··· RAW DATA

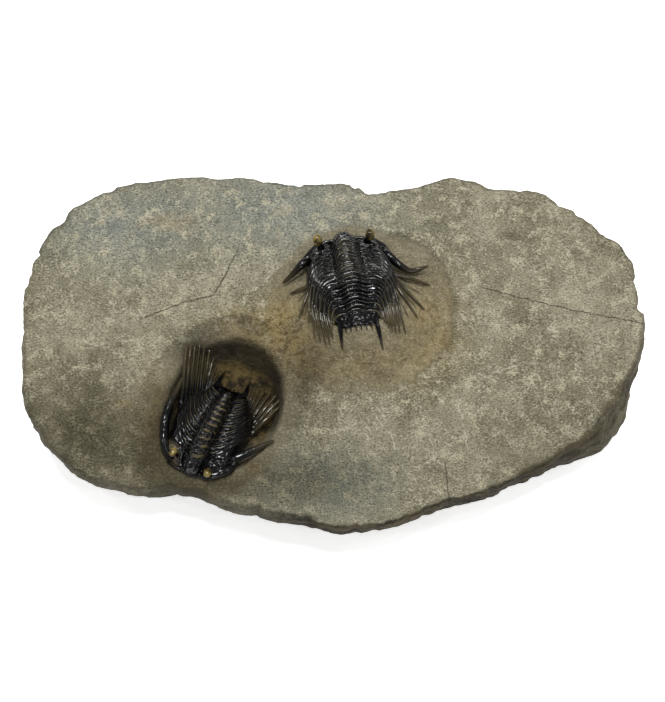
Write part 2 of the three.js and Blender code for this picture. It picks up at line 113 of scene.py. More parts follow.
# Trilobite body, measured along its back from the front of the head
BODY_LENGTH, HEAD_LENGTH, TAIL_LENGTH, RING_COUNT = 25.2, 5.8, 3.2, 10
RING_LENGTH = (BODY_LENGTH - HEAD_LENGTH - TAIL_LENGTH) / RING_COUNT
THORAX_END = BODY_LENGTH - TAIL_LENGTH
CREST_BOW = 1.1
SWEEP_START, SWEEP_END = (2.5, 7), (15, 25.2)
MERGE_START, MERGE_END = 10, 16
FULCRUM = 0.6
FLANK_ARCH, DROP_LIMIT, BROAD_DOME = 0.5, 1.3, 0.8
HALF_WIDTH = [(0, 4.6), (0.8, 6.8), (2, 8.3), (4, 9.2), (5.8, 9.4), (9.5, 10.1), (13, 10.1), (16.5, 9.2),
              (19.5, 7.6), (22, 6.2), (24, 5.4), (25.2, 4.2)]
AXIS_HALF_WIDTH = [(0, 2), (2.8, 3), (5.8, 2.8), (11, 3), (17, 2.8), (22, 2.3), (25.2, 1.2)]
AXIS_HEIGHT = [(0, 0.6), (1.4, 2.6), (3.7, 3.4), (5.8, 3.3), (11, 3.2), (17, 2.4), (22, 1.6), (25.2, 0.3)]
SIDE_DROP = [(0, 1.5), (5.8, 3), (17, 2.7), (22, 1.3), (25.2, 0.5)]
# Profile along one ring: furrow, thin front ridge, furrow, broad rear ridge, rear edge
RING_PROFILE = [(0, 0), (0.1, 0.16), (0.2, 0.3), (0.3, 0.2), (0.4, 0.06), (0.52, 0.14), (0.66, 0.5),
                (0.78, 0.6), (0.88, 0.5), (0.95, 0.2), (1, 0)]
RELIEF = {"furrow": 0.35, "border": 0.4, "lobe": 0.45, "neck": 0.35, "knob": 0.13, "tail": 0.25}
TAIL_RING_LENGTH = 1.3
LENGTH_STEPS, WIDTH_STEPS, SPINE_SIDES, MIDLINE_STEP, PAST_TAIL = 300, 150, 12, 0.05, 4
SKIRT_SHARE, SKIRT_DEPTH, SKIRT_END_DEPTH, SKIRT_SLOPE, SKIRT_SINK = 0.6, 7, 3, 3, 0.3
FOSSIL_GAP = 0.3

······

- **WRITTEN EXERCISE**
Write the entire listing out again, word for word.

- **THE RESPONSE**
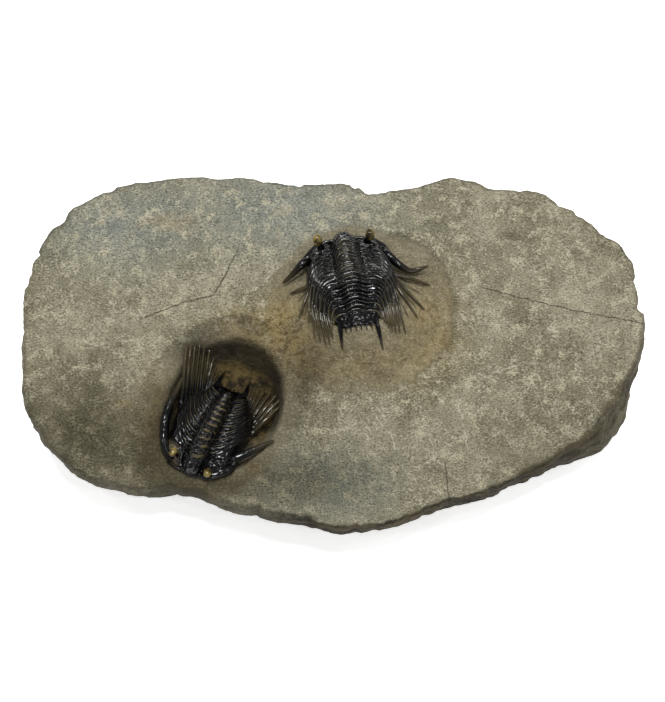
Write part 2 of the three.js and Blender code for this picture. It picks up at line 113 of scene.py. More parts follow.
# Trilobite body, measured along its back from the front of the head
BODY_LENGTH, HEAD_LENGTH, TAIL_LENGTH, RING_COUNT = 25.2, 5.8, 3.2, 10
RING_LENGTH = (BODY_LENGTH - HEAD_LENGTH - TAIL_LENGTH) / RING_COUNT
THORAX_END = BODY_LENGTH - TAIL_LENGTH
CREST_BOW = 1.1
SWEEP_START, SWEEP_END = (2.5, 7), (15, 25.2)
MERGE_START, MERGE_END = 10, 16
FULCRUM = 0.6
FLANK_ARCH, DROP_LIMIT, BROAD_DOME = 0.5, 1.3, 0.8
HALF_WIDTH = [(0, 4.6), (0.8, 6.8), (2, 8.3), (4, 9.2), (5.8, 9.4), (9.5, 10.1), (13, 10.1), (16.5, 9.2),
              (19.5, 7.6), (22, 6.2), (24, 5.4), (25.2, 4.2)]
AXIS_HALF_WIDTH = [(0, 2), (2.8, 3), (5.8, 2.8), (11, 3), (17, 2.8), (22, 2.3), (25.2, 1.2)]
AXIS_HEIGHT = [(0, 0.6), (1.4, 2.6), (3.7, 3.4), (5.8, 3.3), (11, 3.2), (17, 2.4), (22, 1.6), (25.2, 0.3)]
SIDE_DROP = [(0, 1.5), (5.8, 3), (17, 2.7), (22, 1.3), (25.2, 0.5)]
# Profile along one ring: furrow, thin front ridge, furrow, broad rear ridge, rear edge
RING_PROFILE = [(0, 0), (0.1, 0.16), (0.2, 0.3), (0.3, 0.2), (0.4, 0.06), (0.52, 0.14), (0.66, 0.5),
                (0.78, 0.6), (0.88, 0.5), (0.95, 0.2), (1, 0)]
RELIEF = {"furrow": 0.35, "border": 0.4, "lobe": 0.45, "neck": 0.35, "knob": 0.13, "tail": 0.25}
TAIL_RING_LENGTH = 1.3
LENGTH_STEPS, WIDTH_STEPS, SPINE_SIDES, MIDLINE_STEP, PAST_TAIL = 300, 150, 12, 0.05, 4
SKIRT_SHARE, SKIRT_DEPTH, SKIRT_END_DEPTH, SKIRT_SLOPE, SKIRT_SINK = 0.6, 7, 3, 3, 0.3
FOSSIL_GAP = 0.3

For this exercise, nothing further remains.